Outra mentira recorrente afirma que os altos cargos no Ultramar eram confiados a nobres impreparados, pelo que para o declínio imperial teria concorrido a fraqueza da elite dirigente. É hoje sabido que os Vice-Reis portugueses na Índia foram, ao longo do século XVIII e até 1821, homens de assinalável mérito, capacidade e preparação, o contrário da lenda-negra oitocentista finissecular. Eram homens possuidores de bibliotecas, com interesses ecléticos, da História Antiga e Moderna, da religião, legislação, literatura, Filosofia, teoria política e questões militares aos clássicos (Horácio, Cícero, Marco Aurélio) (1); mais, eram poliglotas, falavam, liam e escreviam latim e francês, línguas cultas por excelência e possuíam alta consciência e segurança de si mesmos, o que lhes permitia lidar com homens de diferentes condições. Estavam, pois, preparados para o exercício do mando. “Os [Reis] escolhem sempre para este cargo (…) pessoas de raras qualidades e sangue muito ilustre em que concorrem esforço, entendimento e experiência na guerra e em todas as coisas necessárias para a administração de tal cargo" (2).

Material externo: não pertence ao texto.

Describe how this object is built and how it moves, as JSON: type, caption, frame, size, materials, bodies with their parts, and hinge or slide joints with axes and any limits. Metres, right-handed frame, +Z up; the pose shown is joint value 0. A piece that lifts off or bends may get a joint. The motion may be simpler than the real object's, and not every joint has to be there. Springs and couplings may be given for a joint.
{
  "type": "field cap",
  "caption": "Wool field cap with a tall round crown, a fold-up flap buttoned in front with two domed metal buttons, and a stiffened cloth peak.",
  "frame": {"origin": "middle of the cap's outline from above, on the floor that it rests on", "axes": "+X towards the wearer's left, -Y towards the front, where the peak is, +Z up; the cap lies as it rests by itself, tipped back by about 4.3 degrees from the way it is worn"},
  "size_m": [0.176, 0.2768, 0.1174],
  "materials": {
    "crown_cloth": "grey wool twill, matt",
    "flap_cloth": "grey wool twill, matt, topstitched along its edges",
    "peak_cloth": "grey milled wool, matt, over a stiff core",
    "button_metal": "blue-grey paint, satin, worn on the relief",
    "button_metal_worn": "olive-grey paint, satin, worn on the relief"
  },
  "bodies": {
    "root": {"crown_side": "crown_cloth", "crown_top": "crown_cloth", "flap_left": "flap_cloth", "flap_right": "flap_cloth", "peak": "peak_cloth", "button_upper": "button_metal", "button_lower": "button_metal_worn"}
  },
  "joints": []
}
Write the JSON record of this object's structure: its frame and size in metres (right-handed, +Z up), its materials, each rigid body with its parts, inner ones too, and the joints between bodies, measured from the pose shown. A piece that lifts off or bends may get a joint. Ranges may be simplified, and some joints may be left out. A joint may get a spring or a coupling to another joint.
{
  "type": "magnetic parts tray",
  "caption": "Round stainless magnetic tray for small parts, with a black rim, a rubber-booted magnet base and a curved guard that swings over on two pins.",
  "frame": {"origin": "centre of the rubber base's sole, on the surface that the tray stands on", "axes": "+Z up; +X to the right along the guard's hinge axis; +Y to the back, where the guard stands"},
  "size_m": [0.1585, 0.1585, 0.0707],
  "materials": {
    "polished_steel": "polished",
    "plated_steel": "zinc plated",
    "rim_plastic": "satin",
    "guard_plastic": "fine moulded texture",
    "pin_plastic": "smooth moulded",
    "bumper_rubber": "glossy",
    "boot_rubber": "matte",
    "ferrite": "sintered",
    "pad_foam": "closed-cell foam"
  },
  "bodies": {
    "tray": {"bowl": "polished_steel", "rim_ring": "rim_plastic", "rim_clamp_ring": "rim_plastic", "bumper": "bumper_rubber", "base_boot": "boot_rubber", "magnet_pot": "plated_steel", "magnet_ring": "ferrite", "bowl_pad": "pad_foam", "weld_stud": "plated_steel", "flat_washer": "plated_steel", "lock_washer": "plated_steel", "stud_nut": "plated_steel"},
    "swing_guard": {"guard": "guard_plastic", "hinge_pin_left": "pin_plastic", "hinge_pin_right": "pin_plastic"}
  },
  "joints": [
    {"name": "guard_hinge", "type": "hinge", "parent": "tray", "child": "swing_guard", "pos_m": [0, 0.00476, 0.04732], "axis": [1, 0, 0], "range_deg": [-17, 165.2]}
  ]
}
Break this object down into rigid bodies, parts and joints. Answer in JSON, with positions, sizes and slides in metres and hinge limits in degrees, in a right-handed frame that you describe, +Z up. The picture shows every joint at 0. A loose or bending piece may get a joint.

Um dos mais importantes combates pela reposição da seriedade no enfrentamento com a sub-cultura republicana é, pois, o debate historiográfico. Se os monárquicos o não compreenderem, terão sempre de partir da desvantagem de lutarem contra imagens negativas poderosas, insusceptíveis de vergarem no debate palavroso. Há que combater a mentira com a História.
(1) ver A.J.R Russel-Wood, “Governantes e agentes”, História da expansão portuguesa, v.3, Lisboa, Círculo de Leitores, 1998, p.179.
(2) ver Francisco Mendes da Luz (ed), Livro das cidades, e fortalezas, que a coroa de Portugal tem nas partes da India, e das capitanias, e mais cargos que nelas há, e da importancia deles, Lisboa, Centro de Estudos Históricos Ultramarinos, 1960, p.9.